General Notes on Transformations

Transform? Generally, that means taking a source file (XML) and changing it into another format: PDF, HTML, XHTML, ePub (even a Word docx).

In the digital age, the source file is your edition; and that edition is data. But not all of that data will be useful (or workable) for other formats.

There is no one-to-one correspondence with any other format: one does not engage in TEI encoding in order to achieve a certain look in a web page. The rendering of a source file is yet another fluid text instance of the edition. Distinct from, yet aligned with, the source file.

It is reasonable to not transform TEI files; you may choose never to publish it as a web page. But you could publish it as a dataset or corpus that you use for text analysis. TEI records your interpretations and critical judgments of the text.

The TEI-C XSLT Stylesheets are limited; they are only as good as your instructions. They do come with many parameters that you can set to change the output.

Most projects create their own transformations that are specific to their own project’s goals. There is still a need for more general purpose stylesheets.

The good news is: You can master basic XSLT in just a few days. Not-so-good news: XSLT has a strange syntax and loads of functions (for which consult Kay’s book). It is also a programming language, which has more of a learning curve than encoding. That said, XSLT employs the logic of XML, meaning it is more structural than several other programming languages (and it maps easily to TEI documents).

Seminar 9: XSLT 1

Outline: Pushing, Styling, and Setting Conditionals

  • First: Download the zip folder of exercise files here and make sure to unzip the directory.
  • What are stylesheets? (see the CSS/XSLT intro slides)
  • Transformation slides
  • XSLT syntax
    • xsl:template / xsl:apply-templates / xsl:value-of
    • xsl:element / xsl:attribute / xsl:text
    • xsl:if / xsl:choose / xsl:for-each
    • xsl:result-document
  • Push vs. Pull stylesheets

Exercise 1: Push stylesheet

Push stylesheet: add headings, paragraphs, sigla to text div (see the slides).

Click here for the first XSLT spoiler file for the Butler text.
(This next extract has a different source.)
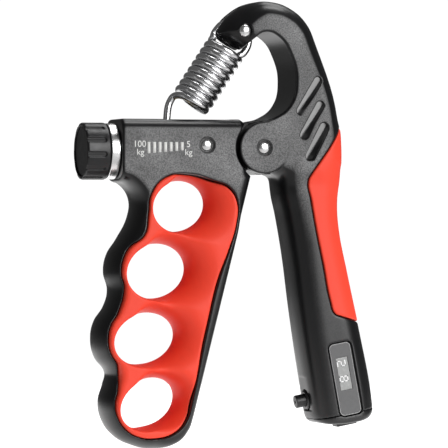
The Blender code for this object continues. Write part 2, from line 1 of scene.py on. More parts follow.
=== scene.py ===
"""Looks of an adjustable hand grip strengthener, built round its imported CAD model.

The moulded pieces are solids described by distance fields in millimetres and turned into
meshes: outlines lie in the XZ plane as (x, z) pairs, +Y is the back and z = 0 the base.
"""

import math

import bmesh
import bpy
import numpy as np
import openvdb
from mathutils import Matrix, Vector


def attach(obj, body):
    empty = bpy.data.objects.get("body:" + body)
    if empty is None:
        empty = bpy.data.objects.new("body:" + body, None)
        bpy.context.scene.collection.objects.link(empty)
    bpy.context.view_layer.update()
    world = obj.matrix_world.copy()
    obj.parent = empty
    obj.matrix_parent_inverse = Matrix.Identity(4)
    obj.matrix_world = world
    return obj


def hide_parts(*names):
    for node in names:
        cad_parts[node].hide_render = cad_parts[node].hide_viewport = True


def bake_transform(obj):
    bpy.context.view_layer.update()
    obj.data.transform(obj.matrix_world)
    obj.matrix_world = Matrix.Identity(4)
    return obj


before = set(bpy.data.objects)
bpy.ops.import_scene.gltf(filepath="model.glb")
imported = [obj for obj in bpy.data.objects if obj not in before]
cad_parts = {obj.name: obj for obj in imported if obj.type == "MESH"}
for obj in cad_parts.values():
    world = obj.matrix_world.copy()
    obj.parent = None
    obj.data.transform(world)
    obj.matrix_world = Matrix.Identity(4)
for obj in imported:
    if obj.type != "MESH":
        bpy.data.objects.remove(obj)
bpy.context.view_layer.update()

MM = 0.001
VOXEL = 0.36
HALF_DEPTH = 13.0
FACE = HALF_DEPTH + 0.02
WELD_DISTANCE = 0.002

# Places that the CAD model fixes
PIVOT = (12.2, 117.4)
HOUSING_TOP = 128.5
HOUSING_LEFT = -45.2
HOUSING_PIN = (-11.2, 118.3)
SCREW_Z = 115.9
SPRING_TOP = (4.5, 163.1)
SPRING_FOOT = (-21.0, 125.0)
KNOB_END = -58.8
KNOB_FACE = -49.3
KNOB_RADIUS = 11.15
RING_RADIUS = 10.9
CHEEK_INNER = 6.4
CHEEK_RADIUS = 10.2
TONGUE_RADIUS = 10.5
TONGUE_HALF = 5.2
COUNTER_ORIGIN = (45.6, 12.0)
COUNTER_TILT = math.radians(10.5)
LENS_X = 2.45
PLUNGER_Z = 8.2
CAP_SEAM = 0.6

# Rooms and pockets in the visual pieces
BORE_ENDS = (-50.0, -7.2)
BORE_RADIUS = 7.0
SLOT_ENDS = (-40.6, -12.6)
SLOT_HALF_WIDTH = 4.5
TROUGH_Z = 134.0
TROUGH_RADIUS = 9.7
TROUGH_ENDS = (-27.0, -1.5)
TROUGH_SLOPE = 0.6
CHEEK_ROOM = 11.6
TONGUE_ROOM = 11.2
RIVET_RECESS = 2.95
RIVET_SINK = 1.2
HOOK_SLOT = (2.6, 161.7)
HOOK_SLOT_RADIUS = 11.5
HOOK_SLOT_HALF = 1.95
SEAM_GAP = 0.03
SEAM_BLEND = 0.06

# Knob details
KNOB_GROOVES = 12
KNOB_GROOVE_START = -52.0
KNOB_GROOVE_RADIUS = 0.95
KNOB_GROOVE_DEPTH = 0.55
DISC_RADIUS = 9.65
DISC_SINK = 0.5

# Counter panel and its window, in the counter's frame
PANEL_MIDDLE = 14.5
PANEL_HALF = (4.45, 14.3)
PANEL_CORNER = 1.9
PANEL_FLOOR = -11.75
WINDOW = (2.4, 16.6)
WINDOW_HALF = (2.45, 6.5)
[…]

See how it should look in HTML.

Seminar 10: XSLT 2

Outline: Pulling, Grouping, Sorting

  • Grouping and sorting syntax
    • xsl:for-each / xsl:for-each-group
    • xsl:sort
    • xsl:variable / xsl:parameter
  • Functions:
    • lowercase() / normalize-space() / normalize-unicode()
    • number() / string() / substring() / translate() not() / starts-with() / matches()
  • Exercise 2: pull stylesheet (turn XML data-structure into html table)

Exercise 2: Pull stylesheet

Pull stylesheet: turn XML data-structure into html table (see the last few slides).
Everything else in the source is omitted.